Trust is a critical element in the culture of a company and that trust must be felt and proven.  I believe that a culture built around a mutual trust is the most effective way to run and create true engagement.  The emotion of a charismatic speaker is great for a few minutes, but truly trusting your boss to have your best interest as an employee and the company’s best interest is key.  A lack of trust leads directly to fear and as the staff has no idea when someone they don’t trust may stab them in the back.  Basically, up and down the entire org chart trust must be cultivated and maintained for any company to be successful and have the kind of culture that everyone craves.

Practically speaking, I work hard to foster trust with my team specifically through consistent and honest communication. One of my favorite quotes comes from Dave Ramsey: “to be unclear is to be unkind” and it exemplifies how candid conversation needs to be framed. The other half of the trust relationship comes from execution and excellence. I believe that keeping good track of tasks, requests, and desires can allow a manager to help a teammate to understand what they need to accomplish. In the same vein, when tasks are on my plate, accomplishing them with excellence is key.

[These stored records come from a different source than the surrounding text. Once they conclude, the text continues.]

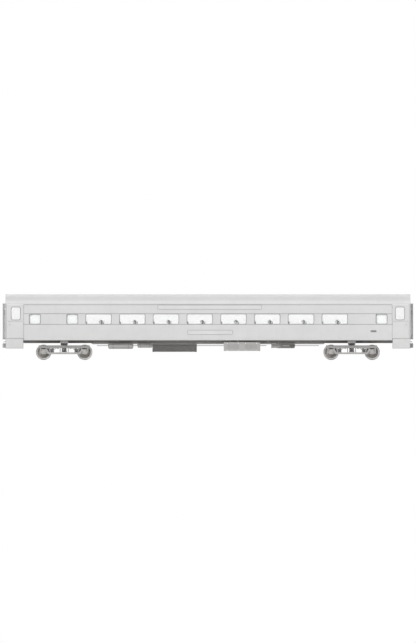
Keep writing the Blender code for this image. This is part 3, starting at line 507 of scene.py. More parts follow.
class Shape:
    """Solids collected into one mesh, which becomes one piece on one body."""

    def __init__(self):
        self.mesh = bmesh.new()
        self.finishes = []

    def paint(self, made, finish):
        """Give the newly made faces a finish."""
        if finish is None:
            return
        if finish not in self.finishes:
            self.finishes.append(finish)
        index = self.finishes.index(finish)
        for face in faces_of(made):
            face.material_index = index

    def box(self, xs, ys, zs, finish=None):
        centre = Vector((sum(xs) / 2, sum(ys) / 2, sum(zs) / 2))
        size = (abs(xs[1] - xs[0]), abs(ys[1] - ys[0]), abs(zs[1] - zs[0]), 1)
        placing = Matrix.Translation(centre) @ Matrix.Diagonal(size)
        made = bmesh.ops.create_cube(self.mesh, size=1, matrix=placing)["verts"]
        self.paint(made, finish)

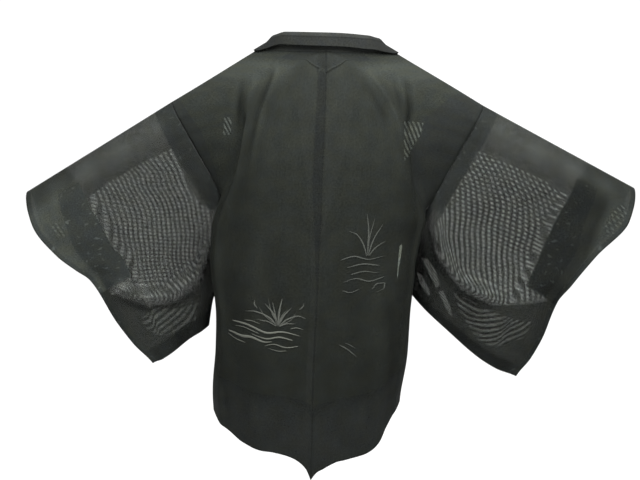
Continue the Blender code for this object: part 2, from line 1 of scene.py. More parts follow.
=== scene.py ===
"""A women's summer haori jacket in thin black weave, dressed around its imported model.

The jacket hangs as it is worn, open at the front and with its sleeves held out. Metres, +Z up, the
wearer faces -Y and the wearer's left is at +X. Only the tables of the body's sections, its creases
and the stitching are in millimetres. Every cut piece is a thin shell of cloth that follows its
solid: two body panels, two sleeves, two side gussets, the collar and the facing at the nape.
The cloth is sheer, so how much light passes each wall is worked out point by point: least where the
cloth lies double, most in the hanging part of the sleeves, where two walls of weave one behind the
other make the watered lines that such cloth shows.
"""

import logging
import math
from collections.abc import Sequence
from dataclasses import dataclass, field
from enum import Enum

import bpy
import numpy as np
from numpy.typing import NDArray
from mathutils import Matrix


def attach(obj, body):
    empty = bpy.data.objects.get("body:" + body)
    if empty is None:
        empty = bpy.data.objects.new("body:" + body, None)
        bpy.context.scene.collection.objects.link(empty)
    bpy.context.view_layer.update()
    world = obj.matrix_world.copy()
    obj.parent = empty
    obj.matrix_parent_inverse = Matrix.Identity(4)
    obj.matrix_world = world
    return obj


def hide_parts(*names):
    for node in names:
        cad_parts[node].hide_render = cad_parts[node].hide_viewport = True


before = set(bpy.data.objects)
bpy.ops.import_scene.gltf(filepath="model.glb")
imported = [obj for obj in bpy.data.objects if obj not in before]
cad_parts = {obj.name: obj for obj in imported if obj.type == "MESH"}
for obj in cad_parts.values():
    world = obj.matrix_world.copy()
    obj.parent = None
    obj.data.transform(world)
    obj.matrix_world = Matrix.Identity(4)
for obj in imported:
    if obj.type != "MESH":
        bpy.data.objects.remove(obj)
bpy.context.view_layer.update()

Array = NDArray[np.float64]
Indices = NDArray[np.int64]
Colour = tuple[float, float, float]
Place = tuple[float, float, float]
Rows = tuple[tuple[float, float], ...]
Stroke = tuple[float | tuple[float, float], ...]
Socket = bpy.types.NodeSocket
Value = Socket | float | Colour

LOG = logging.getLogger("haori")


class Side(Enum):
    """The wearer's two sides. The value is the sign of X there."""

    LEFT = 1
    RIGHT = -1


class Face(Enum):
    """The two faces of the worn garment. The value is the sign of Y there."""

    BACK = 1
    FRONT = -1


# --- Curves and soft steps ---


def glide(knots: Sequence[float] | Array, values: Sequence | Array, at: Array) -> Array:
    """A smooth curve through table rows that never swings past them.

    A cubic runs between each pair of rows. Its slope at a row is the weighted harmonic mean of the
    rises on both sides, or level where the rises have different signs.

    Args:
        knots: Where the rows are, rising.
        values: One value or one array for each row.
        at: Where the curve is read.

    Returns:
        The values there, with the shape of at and then that of a row.
    """
    knots = np.asarray(knots, float)
    values = np.asarray(values, float)
    at = np.asarray(at, float)
    flat = values.reshape(len(knots), -1)
    step = np.diff(knots)[:, None]
    rise = np.diff(flat, axis=0) / step
    before, after = rise[:-1], rise[1:]
    same_way = before * after > 0
    weight_before = 2 * step[1:] + step[:-1]
    weight_after = step[1:] + 2 * step[:-1]
    whole = weight_before + weight_after
    shares = weight_before / np.where(same_way, before, 1.0) + weight_after / np.where(same_way, after, 1.0)
    slope = np.zeros_like(flat)
    slope[1:-1] = np.where(same_way, whole / np.where(same_way, shares, 1.0), 0.0)
    slope[0], slope[-1] = rise[0], rise[-1]
    where = np.clip(at.ravel(), knots[0], knots[-1])
    cell = np.clip(np.searchsorted(knots, where, side="right") - 1, 0, len(knots) - 2)
    width = step[cell]
    t = ((where - knots[cell]) / width[:, 0])[:, None]
    start = (1 + 2 * t) * (1 - t) ** 2 * flat[cell] + t * (1 - t) ** 2 * width * slope[cell]
    end = t * t * (3 - 2 * t) * flat[cell + 1] + t * t * (t - 1) * width * slope[cell + 1]
    return (start + end).reshape(at.shape + values.shape[1:])


def glide_rows(rows: Rows, at: Array) -> Array:
    """The same curve through rows that each give a place and the value there."""
    return glide(*zip(*rows), at)


def metres(row: Sequence[float]) -> tuple[float, ...]:
    """A row of millimetres in metres."""
    return tuple(size / 1000 for size in row)


def ease(x: Array | float) -> Array:
    """0 below 0, 1 above 1, and a soft step between."""
    x = np.clip(x, 0.0, 1.0)
    return x * x * (3 - 2 * x)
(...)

In conclusion, I feel great sympathy for the employees who were trying their hardest to accomplish a worthy goal in the face of intense pressure. There is an opportunity to learn from this train wreck and reinforce the values that I see as necessary to be a successful team regardless of the company’s maturity or market, blatant fraud notwithstanding.  Take the time to check your emotions and ensure you’re making good decisions in the big things and the little ones.  I ask myself “am I being clear?” and “am I deciding this based on emotion or fear?” and in most of the situations that arise, I can avoid things turning into anything like this crazy story.

Thanks for reading, let me know what you think!